Normal Eating Windows

Average eating windows in real life are closer to 14 to 16+ hours daily. Eating breakfast at 6am, dinner at 7pm and a late snack or serving of alcohol later? You're well on your way to eating 14+ hours a day, well beyond the 10.5 hours. Is the lack of difference in hours of actual eating between the two study groups muddying up the results? I think so.


TRE & Calorie Reduction

What I find more common is that when people shorten their eating window to do TRE, they eat less calories (without having to count!), especially junk food late at night. Perhaps you are not in this category and do well following a reduced calorie diet spread wide across your day. As I’ve shared before in my “Nutrition Guide For Health” blog, when you eat is just one way to alter your diet and health.

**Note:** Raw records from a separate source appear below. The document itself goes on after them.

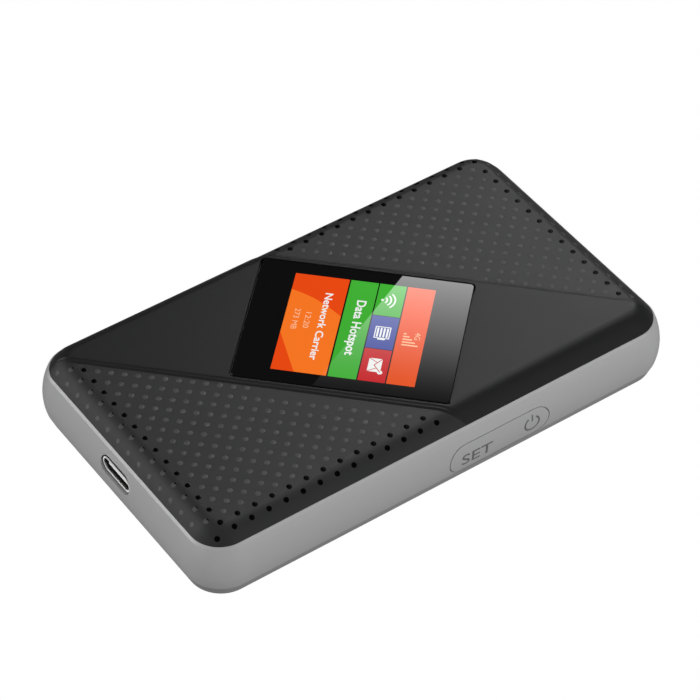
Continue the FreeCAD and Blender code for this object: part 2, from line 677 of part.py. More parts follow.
def make_display():
    """Window, its adhesive frame, LCD glass, backlight frame, ribbon, socket and foam pads."""
    window = plate("display_window", lambda sketch: rounded_rectangle(
        sketch, "dim.window_length", "dim.window_width", "dim.window_corner"),
        "dim.case_height - dim.window_thickness", "dim.window_thickness", turn=DISPLAY_TURN)
    dress(window, "Chamfer", "dim.window_edge", at_height(value("dim.case_height")))
    keep(window, "display_window")

    def adhesive_outline(sketch):
        rounded_rectangle(sketch, "dim.window_length - 2 * dim.adhesive_margin",
                          "dim.window_width - 2 * dim.adhesive_margin", "dim.window_corner")
        rectangle(sketch, "dim.module_start - dim.adhesive_gap",
                  "-dim.module_width / 2 - dim.adhesive_gap",
                  "dim.module_length + 2 * dim.adhesive_gap",
                  "dim.module_width + 2 * dim.adhesive_gap")

    keep(plate("window_adhesive", adhesive_outline,
               "dim.case_height - dim.window_thickness - dim.adhesive_thickness",
               "dim.adhesive_thickness", turn=DISPLAY_TURN), "window_adhesive")

    def module_outline(sketch):
        rectangle(sketch, "dim.module_start", "-dim.module_width / 2", "dim.module_length",
                  "dim.module_width")

    keep(plate("lcd_panel", module_outline, "dim.panel_top - dim.panel_thickness",
               "dim.panel_thickness", turn=DISPLAY_TURN), "lcd_panel")
    keep(plate("lcd_backlight_frame", module_outline, BACKLIGHT_BOTTOM, "dim.backlight_thickness",
               turn=DISPLAY_TURN), "lcd_backlight_frame")

    def foam_outline(sketch):
        near, far = "dim.foam_inset", "(dim.foam_inset + dim.foam_side)"
        for left in (f"dim.module_start + {near}", f"dim.module_start + dim.module_length - {far}"):
            for low in (f"-dim.module_width / 2 + {near}", f"dim.module_width / 2 - {far}"):
                rectangle(sketch, left, low, "dim.foam_side", "dim.foam_side")

    keep(plate("lcd_foam_pads", foam_outline, BOARD_TOP, f"{BACKLIGHT_BOTTOM} - ({BOARD_TOP})",
               turn=DISPLAY_TURN), "lcd_foam_pads")
    make_ribbon()


def make_ribbon():
    """Display ribbon, which bends back under the module into a socket on the board."""
    socket_start = "dim.module_start + dim.socket_inset"
    ribbon = new_body("lcd_flex")
    sketch = new_sketch(ribbon, "ribbon_side", "XZ_Plane")
    sketch.AttachmentOffset = Placement(Vector(), Rotation(Vector(0, 1, 0), DISPLAY_TURN))
    bend_x = value("dim.module_start - 1")
    low = value(f"{BOARD_TOP} + dim.socket_height / 2")
    inner = value("dim.flex_bend")
    outer = value("dim.flex_bend + dim.flex_thickness")
    middle = Vector(bend_x, low + outer, 0)
    ends = (value("dim.module_start"), value(socket_start))
    for radius in (inner, outer):
        bend = Part.Circle(middle, Vector(0, 0, 1), radius)
        sketch.addGeometry(Part.ArcOfCircle(bend, math.radians(90), math.radians(270)), False)
    for number, end in ((1, ends[0]), (2, ends[1])):
        near = [sketch.Geometry[arc].StartPoint if number == 1 else sketch.Geometry[arc].EndPoint
                for arc in (0, 1)]
        corners = [near[0], Vector(end, near[0].y, 0), Vector(end, near[1].y, 0), near[1]]
        for start, finish in zip(corners, corners[1:]):
            sketch.addGeometry(Part.LineSegment(start, finish), False)
    for arc, radius in ((0, "dim.flex_bend"), (1, "dim.flex_bend + dim.flex_thickness")):
        bind(sketch, Sketcher.Constraint("Radius", arc, value(radius)), radius)
    feature = pad(ribbon, sketch, "dim.flex_width")
    feature.Midplane = True
    keep(ribbon, "lcd_flex")
    keep(plate("lcd_connector", lambda outline: rectangle(
        outline, socket_start, "-dim.flex_width / 2 - dim.socket_margin", "dim.socket_length",
        "dim.flex_width + 2 * dim.socket_margin"), BOARD_TOP, "dim.socket_height", turn=DISPLAY_TURN), "lcd_connector")


# ---------------------------------------------------------------- board and what stands on it

def make_board():
    body = plate("main_board", lambda sketch: rounded_rectangle(
        sketch, "dim.board_length", "dim.board_width", "dim.board_corner"),
        "dim.board_bottom", "dim.board_thickness")
    holes = new_sketch(body, "board_holes", lift=BOARD_TOP)
    boss_circles(holes, "dim.screw_radius + 0.35")
    pocket(body, holes, "dim.board_thickness")
    notch = new_sketch(body, "port_notch", lift=BOARD_TOP)
    half = "(dim.port_shell_width / 2 + dim.port_notch_gap)"
    rectangle(notch, "-dim.board_length / 2 - 1", f"dim.port_y - {half}",
              f"{PORT_MOUTH} + dim.port_shell_length + dim.port_notch_gap + dim.board_length / 2 + 1",
              f"2 * {half}")
    pocket(body, notch, "dim.board_thickness")
    keep(body, "main_board")


def shield_can(label, name):
    """Pressed can, open towards the board; name is its dimensions' name on the sheet."""
    left, front = f"dim.{name}_left", f"dim.{name}_front"
    length, width = f"dim.{name}_length", f"dim.{name}_width"
    outer = box(label + "_outer", (left, front, BOARD_TOP), (length, width, "dim.can_height"))
    inner = box(label + "_inner", (f"{left} + dim.can_skin", f"{front} + dim.can_skin", BOARD_TOP),
                (f"{length} - 2 * dim.can_skin", f"{width} - 2 * dim.can_skin",
                 "dim.can_height - dim.can_skin"))
    return keep(cut(label, outer, inner), label)


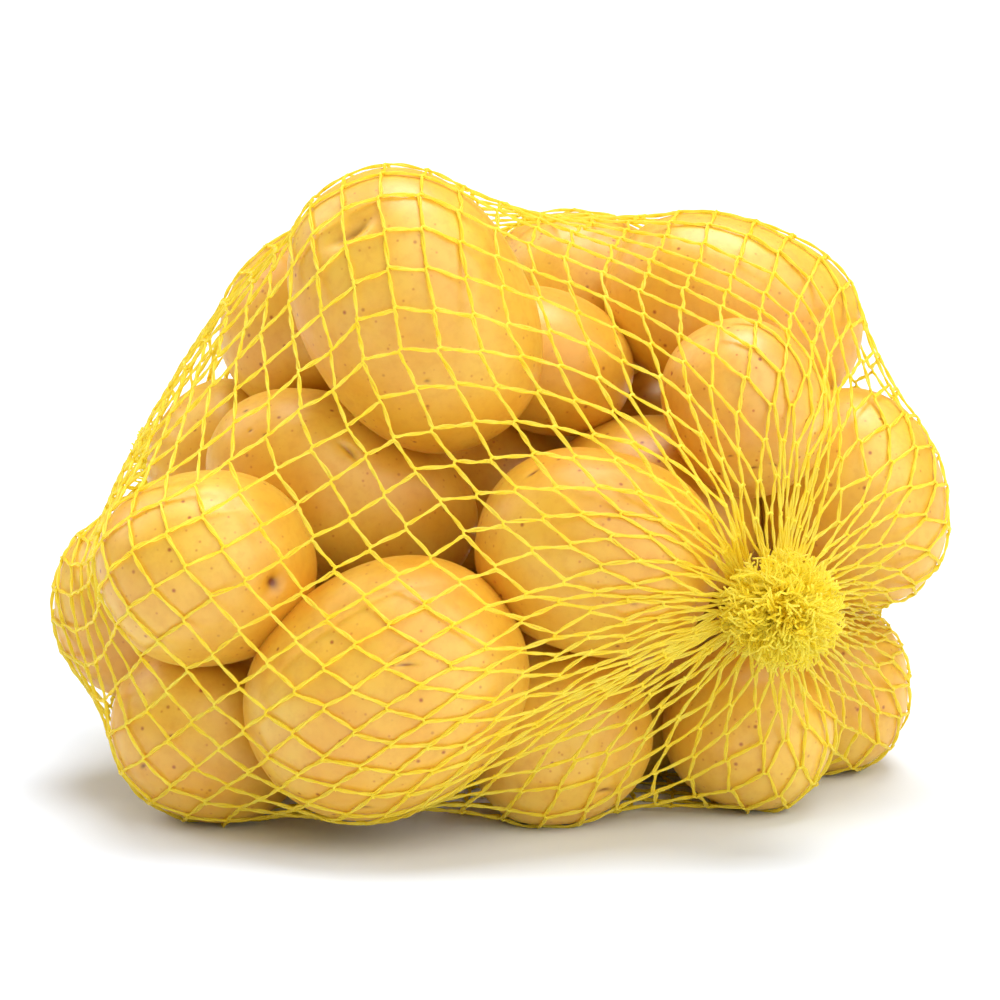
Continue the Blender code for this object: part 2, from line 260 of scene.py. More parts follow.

Here's a new graphic I created for my May 9 group program that describes the 4 elements of a "diet" which is such a loaded word.





Other Considerations

This study did not assess any metrics for: sleep quality, cognition, or improvements in digestive symptoms which all have strong evidence to support no eating 2-3 hours before bedtime. Avoiding late-night unhealthy eating is a common result of TRE.


Stanford nutrition scientist Christopher Gardner, PhD gives an excellent critique of this same study.


The question you need to ask yourself is, outside of a mandatory study setting and in real life, what principle is easier to follow... for longer? Cutting (and counting) your calories; or eating within a narrower window in your day? What feels less hard... to you?

Summary

A better designed study to tease out which approach is superior would be TRE vs. Calorie-Restriction (CR) only. Reminder that this current study used a TRE+CR group and a CR group.


My two cents: If TRE helps you cut calories (and maintain that for at least 6 months), therein lies most of the benefit. If TRE isn't helping you cut calories or improve your health after 6 months (or is contributing to poorer food choices and/or "binging" after your fasting window is over), you likely need to focus more on “what you eat,” “why you eat” and/or "how much you eat.” There are always exceptions to general principles and your health and nutrition plan should be personalized to you. For example, insomnia-sufferers, but not healthy sleepers, may benefit from eating kiwi or tart cherry juice before bed.


You don't have to feel "lost in the weeds" with info like this. I address all of these diet & health elements (what you eat, when you eat, why you eat, and how much you eat) and so much more in my upcoming group program, Prevent and Reverse Disease (with personalization built in). I also include the powerful Prolon fasting kits.... get the benefits of fasting while still eating, yay!! Program starts May 9, sign up here.


Bottom Line: TRE is a tool in the toolbox and it may not work for everyone but I find it a pretty helpful tool for those with metabolic dysfunction, chronic inflammation, obesity and other lifestyle-related health conditions.